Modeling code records
——————————
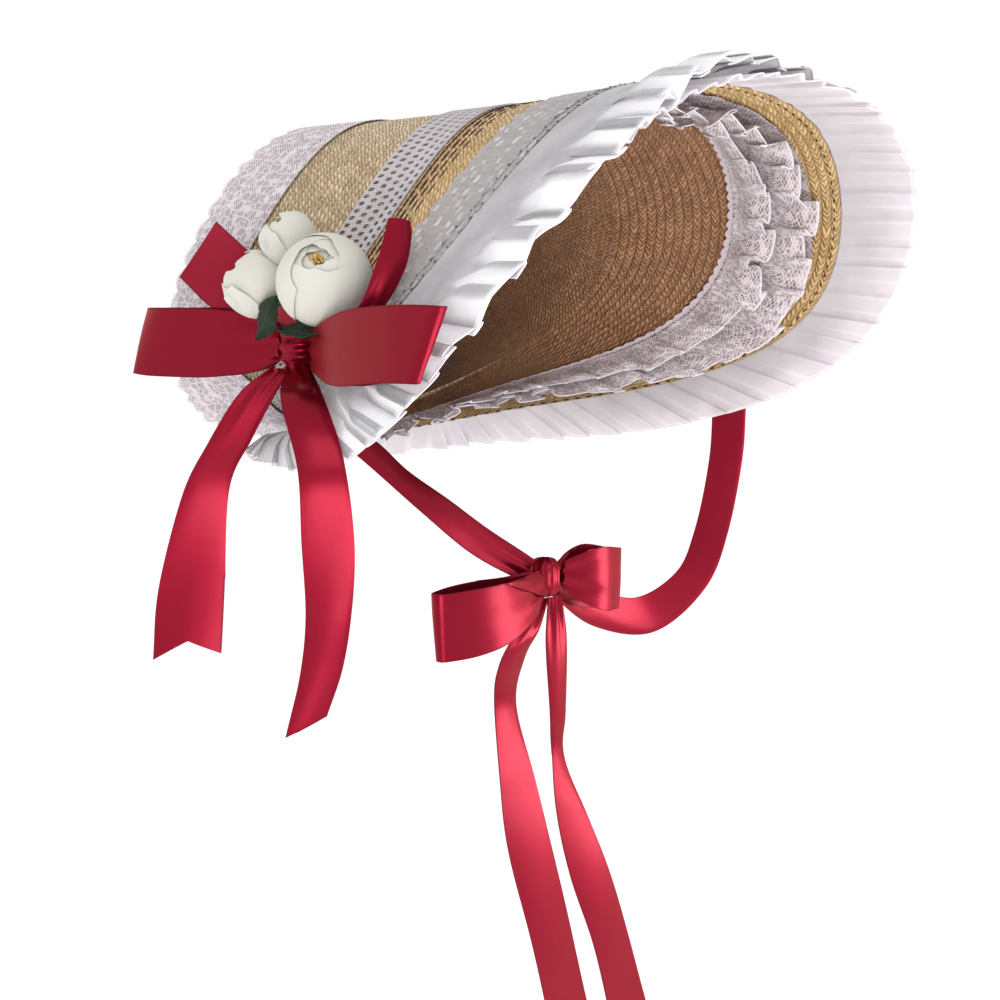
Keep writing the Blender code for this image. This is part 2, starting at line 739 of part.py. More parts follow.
def main():
    """Build every piece of the bonnet."""
    clear_scene()
    straw = material("braided_straw", STRAW_TAN)
    lace = material("white_lace", LACE_WHITE)
    chiffon = material("chiffon", CHIFFON)
    satin = material("crimson_satin", SATIN)
    crown(straw)
    brim(straw)
    crown_back_lace(lace)
    crown_lace_band(lace)
    brim_tulle(material("grey_tulle", TULLE_GREY))
    brim_ruffle(chiffon)
    pleated_frill(chiffon)
    inner_lace_lining(lace)
    inner_ruffle(lace)
    side_bow(satin)
    flowers(material("rose_petal", PETAL), material("leaf_green", LEAF))
    chin_ribbon(satin)


main()
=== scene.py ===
"""A straw bonnet with lace, tulle and frills, a side bow with roses and a ribbon tie."""

import logging
import math
from collections.abc import Callable, Sequence
from dataclasses import dataclass, field
from enum import Enum

import bmesh
import bpy
import numpy as np
from mathutils import Matrix, Vector


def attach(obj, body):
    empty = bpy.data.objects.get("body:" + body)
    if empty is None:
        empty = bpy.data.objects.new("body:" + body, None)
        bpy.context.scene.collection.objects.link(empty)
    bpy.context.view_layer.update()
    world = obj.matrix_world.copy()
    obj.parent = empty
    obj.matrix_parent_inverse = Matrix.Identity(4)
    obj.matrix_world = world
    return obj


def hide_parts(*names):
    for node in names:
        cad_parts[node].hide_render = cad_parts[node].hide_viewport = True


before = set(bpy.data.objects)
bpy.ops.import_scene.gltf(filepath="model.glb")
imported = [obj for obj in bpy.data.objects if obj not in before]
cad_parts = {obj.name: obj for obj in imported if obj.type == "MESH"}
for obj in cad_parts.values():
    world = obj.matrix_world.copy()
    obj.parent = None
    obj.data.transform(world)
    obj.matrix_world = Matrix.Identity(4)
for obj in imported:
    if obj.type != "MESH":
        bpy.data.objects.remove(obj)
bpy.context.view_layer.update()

LOG = logging.getLogger("bonnet")
MILLIMETRE = 0.001
TURN = 2.0 * math.pi
GOLDEN_ANGLE = 2.39996
HALF_CLOTH = 0.2
SHARP = math.radians(50.0)
WEAVE = "Weave"

Colour = tuple[float, float, float]
Grid = np.ndarray

# Brim edge and frill, from the top front (0) to the nape (180):
# angle, edge x, y, z, frill x, y, z, as shares of the form's sizes.
EDGE_ROWS = (
    (0.0, 0.0, -1.000, 1.000, 0.0, -0.980, 0.060),
    (30.0, 0.525, -1.021, 0.840, 0.073, -1.024, 0.010),
    (60.0, 0.894, -0.922, 0.302, 0.146, -1.000, 0.024),
    (90.0, 1.000, -0.615, -0.292, 0.244, -0.951, -0.220),
    (120.0, 0.713, -0.167, -0.566, 0.390, -0.659, -0.439),
    (150.0, 0.413, 0.115, -0.670, 0.488, 0.049, -0.370),
    (180.0, 0.0, 0.271, -0.735, 0.0, 0.537, -0.370),
)

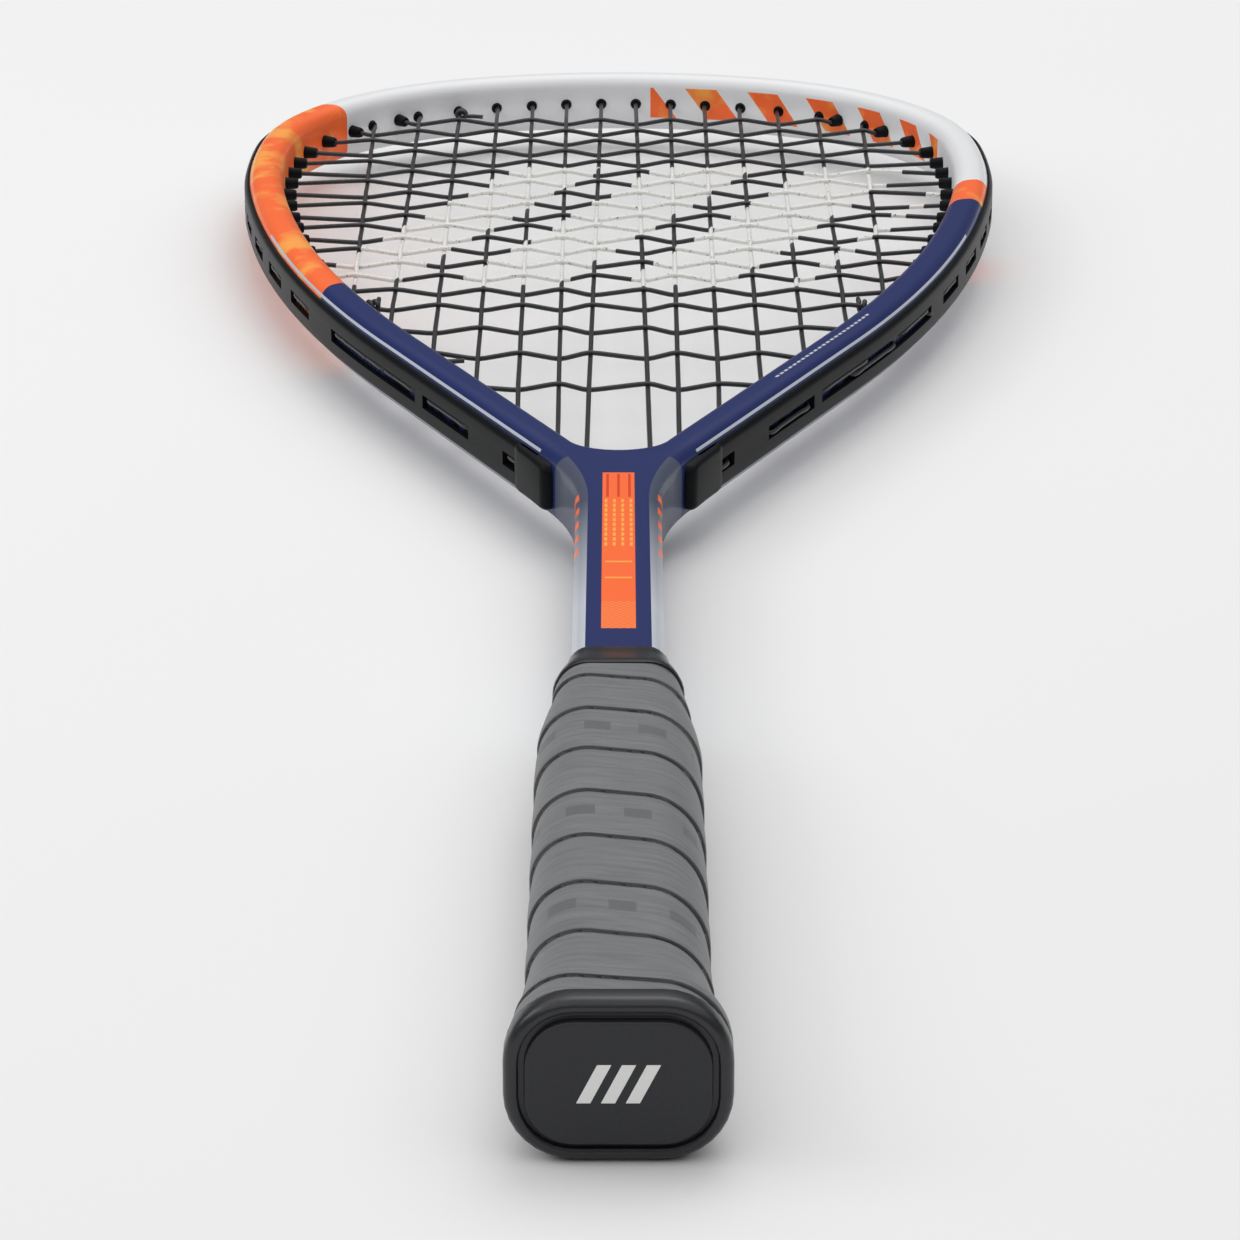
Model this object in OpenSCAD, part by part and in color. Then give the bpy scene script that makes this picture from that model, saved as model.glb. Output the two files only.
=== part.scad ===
——————————
• **Given problem**:
Copy out precisely the lines that begin at the line containing "crown(straw)" and end at the line containing "obj.matrix_parent_inverse = Matrix.Identity(4)", including both; write nothing else.

• **Exercise answer**:
    crown(straw)
    brim(straw)
    crown_back_lace(lace)
    crown_lace_band(lace)
    brim_tulle(material("grey_tulle", TULLE_GREY))
    brim_ruffle(chiffon)
    pleated_frill(chiffon)
    inner_lace_lining(lace)
    inner_ruffle(lace)
    side_bow(satin)
    flowers(material("rose_petal", PETAL), material("leaf_green", LEAF))
    chin_ribbon(satin)


main()
=== scene.py ===
"""A straw bonnet with lace, tulle and frills, a side bow with roses and a ribbon tie."""

import logging
import math
from collections.abc import Callable, Sequence
from dataclasses import dataclass, field
from enum import Enum

import bmesh
import bpy
import numpy as np
from mathutils import Matrix, Vector


def attach(obj, body):
    empty = bpy.data.objects.get("body:" + body)
    if empty is None:
        empty = bpy.data.objects.new("body:" + body, None)
        bpy.context.scene.collection.objects.link(empty)
    bpy.context.view_layer.update()
    world = obj.matrix_world.copy()
    obj.parent = empty
    obj.matrix_parent_inverse = Matrix.Identity(4)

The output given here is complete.